I was shocked to find I can't use voice in the search box on my new Bolt. if I'm not missing something and this is indeed the case, it's a big step back from my Romio where I could use the keyboard on my Slide Pro remote to enter the search terms.

Since searching is central to the concept of a "unified" system as Bolt purports to be, this is a major problem IMHO.

I know I can use my Slide remote with my Bolt, but why should I have to juggle two remotes?

Is TiVo working on fixing this?


----------



## tthkbw (Aug 16, 2010)

Tivo doesn't do voice to text, so it doesn't work to fill in the search box.

Instead, Tivo voice does search directly and in my experience is quite good at it. However, the results of a search when done using voice are presented quite differently from those done using the search box.

If you use the search box, you get a list and the list is refined as you enter keystrokes. The list will include refinement suggestions. For example, if you text search for 'football', some of the options will be more refined searches like 'NFL football' or 'NCAA football'. With voice, you get big blocks (sort of like screen shots) showing specific shows found like Bears vs Lions, or Notre Dame vs Michigan, but you also get some of the same refinement options, but presented graphically rather than in a list. It's quite different, but still pretty effective in my experience.

I'm curious if you tried the voice command while in the search box. I did--so instead of typing 'football' I pressed the microphone button and said "football". The result was access to the same voice search function as if I wasn't in the text search box at all.
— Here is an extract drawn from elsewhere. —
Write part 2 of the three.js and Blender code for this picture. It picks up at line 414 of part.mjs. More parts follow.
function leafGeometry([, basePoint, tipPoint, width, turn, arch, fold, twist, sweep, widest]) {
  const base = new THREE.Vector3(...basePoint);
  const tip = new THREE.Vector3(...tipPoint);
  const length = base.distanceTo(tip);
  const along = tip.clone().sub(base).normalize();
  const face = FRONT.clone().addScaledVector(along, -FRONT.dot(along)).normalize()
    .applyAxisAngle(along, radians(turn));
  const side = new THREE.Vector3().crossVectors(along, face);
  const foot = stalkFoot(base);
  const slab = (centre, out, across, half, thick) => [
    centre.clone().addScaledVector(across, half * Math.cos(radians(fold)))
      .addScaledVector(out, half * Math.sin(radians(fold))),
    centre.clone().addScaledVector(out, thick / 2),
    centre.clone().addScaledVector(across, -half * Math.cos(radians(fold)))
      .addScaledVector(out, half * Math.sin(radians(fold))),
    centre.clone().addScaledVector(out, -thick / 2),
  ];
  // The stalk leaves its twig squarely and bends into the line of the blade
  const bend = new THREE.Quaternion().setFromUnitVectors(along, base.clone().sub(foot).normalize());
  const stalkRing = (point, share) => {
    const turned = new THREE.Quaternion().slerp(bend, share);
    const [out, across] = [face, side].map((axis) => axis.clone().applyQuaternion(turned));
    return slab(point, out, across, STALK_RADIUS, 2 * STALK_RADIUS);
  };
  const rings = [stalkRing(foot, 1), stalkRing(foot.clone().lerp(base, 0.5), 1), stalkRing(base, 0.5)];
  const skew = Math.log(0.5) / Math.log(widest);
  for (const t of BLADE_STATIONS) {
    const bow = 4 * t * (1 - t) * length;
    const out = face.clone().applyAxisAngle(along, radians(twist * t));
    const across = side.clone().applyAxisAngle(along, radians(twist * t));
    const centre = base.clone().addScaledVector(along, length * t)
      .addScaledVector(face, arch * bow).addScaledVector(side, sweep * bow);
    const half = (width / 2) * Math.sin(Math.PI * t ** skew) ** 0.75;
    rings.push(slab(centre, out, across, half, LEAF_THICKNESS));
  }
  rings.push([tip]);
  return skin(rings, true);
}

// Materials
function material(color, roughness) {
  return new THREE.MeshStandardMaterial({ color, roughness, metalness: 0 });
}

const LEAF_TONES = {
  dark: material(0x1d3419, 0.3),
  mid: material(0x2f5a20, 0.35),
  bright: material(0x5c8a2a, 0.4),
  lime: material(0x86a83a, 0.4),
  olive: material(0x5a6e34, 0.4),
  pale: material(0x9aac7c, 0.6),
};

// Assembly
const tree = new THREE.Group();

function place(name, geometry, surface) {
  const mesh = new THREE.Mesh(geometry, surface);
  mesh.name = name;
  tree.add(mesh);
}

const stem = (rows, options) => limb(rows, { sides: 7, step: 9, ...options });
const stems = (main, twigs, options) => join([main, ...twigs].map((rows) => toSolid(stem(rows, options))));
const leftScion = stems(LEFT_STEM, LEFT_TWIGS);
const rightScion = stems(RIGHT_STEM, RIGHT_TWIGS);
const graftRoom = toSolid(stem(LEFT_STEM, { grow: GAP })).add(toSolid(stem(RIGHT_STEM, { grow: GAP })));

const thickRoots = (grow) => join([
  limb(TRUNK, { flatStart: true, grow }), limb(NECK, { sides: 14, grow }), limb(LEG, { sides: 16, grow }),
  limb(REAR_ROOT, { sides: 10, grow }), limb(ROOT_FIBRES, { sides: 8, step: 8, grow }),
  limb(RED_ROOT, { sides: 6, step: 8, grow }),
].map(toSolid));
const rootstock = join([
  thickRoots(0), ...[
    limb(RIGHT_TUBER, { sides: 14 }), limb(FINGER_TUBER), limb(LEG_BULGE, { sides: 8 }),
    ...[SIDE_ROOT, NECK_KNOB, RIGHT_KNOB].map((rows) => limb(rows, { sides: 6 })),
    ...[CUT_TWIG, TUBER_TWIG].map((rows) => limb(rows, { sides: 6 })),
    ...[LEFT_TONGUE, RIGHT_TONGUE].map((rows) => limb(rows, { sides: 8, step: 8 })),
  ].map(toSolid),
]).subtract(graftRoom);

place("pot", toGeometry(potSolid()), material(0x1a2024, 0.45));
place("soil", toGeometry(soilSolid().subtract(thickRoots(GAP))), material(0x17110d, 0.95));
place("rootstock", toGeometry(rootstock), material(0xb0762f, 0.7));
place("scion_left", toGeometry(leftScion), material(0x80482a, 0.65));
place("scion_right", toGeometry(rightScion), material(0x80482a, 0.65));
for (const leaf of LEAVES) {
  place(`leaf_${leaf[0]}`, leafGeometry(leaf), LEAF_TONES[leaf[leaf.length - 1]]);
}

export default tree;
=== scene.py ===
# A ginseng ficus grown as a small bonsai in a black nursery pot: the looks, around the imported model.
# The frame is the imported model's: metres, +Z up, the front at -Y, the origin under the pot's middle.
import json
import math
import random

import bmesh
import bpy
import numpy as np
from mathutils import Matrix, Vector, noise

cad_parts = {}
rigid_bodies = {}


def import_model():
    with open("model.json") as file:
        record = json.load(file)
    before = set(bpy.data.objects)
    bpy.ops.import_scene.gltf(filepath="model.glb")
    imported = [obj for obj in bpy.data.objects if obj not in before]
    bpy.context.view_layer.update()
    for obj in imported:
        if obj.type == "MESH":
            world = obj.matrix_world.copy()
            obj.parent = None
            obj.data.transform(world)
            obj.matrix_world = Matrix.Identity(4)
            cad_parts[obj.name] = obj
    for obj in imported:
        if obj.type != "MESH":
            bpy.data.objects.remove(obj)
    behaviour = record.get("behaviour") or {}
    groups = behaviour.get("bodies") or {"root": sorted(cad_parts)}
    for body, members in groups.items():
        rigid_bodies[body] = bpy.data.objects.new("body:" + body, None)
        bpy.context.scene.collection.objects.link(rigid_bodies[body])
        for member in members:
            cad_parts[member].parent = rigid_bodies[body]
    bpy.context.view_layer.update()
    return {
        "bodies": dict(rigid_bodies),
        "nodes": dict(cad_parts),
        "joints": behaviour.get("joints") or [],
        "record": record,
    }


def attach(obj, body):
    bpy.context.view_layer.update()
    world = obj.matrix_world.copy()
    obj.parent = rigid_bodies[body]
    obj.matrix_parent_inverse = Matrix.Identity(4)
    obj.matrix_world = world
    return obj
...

So, no, the Tivo voice doesn't do speech to text for filling in text fields, but it can still be quite effective (although different) when you want to search.

For a good overview about Tivo voice commands, see this web page: Tivo Customer Support Community


----------



## JoeKustra (Dec 7, 2012)

casterle said:


> I was shocked to find I can't use voice in the search box on my new Bolt. if I'm not missing something and this is indeed the case, it's a big step back from my Romio where I could use the keyboard on my Slide Pro remote to enter the search terms.


With the Search box, you can find items that are in the TiVo database and that conform to your One Pass or Recording limits. I look at the search/find ability of TE4 a slim version of Google or Amazon. If I say "Gone with the wind", it offers to create a wish list. But it does find it.


----------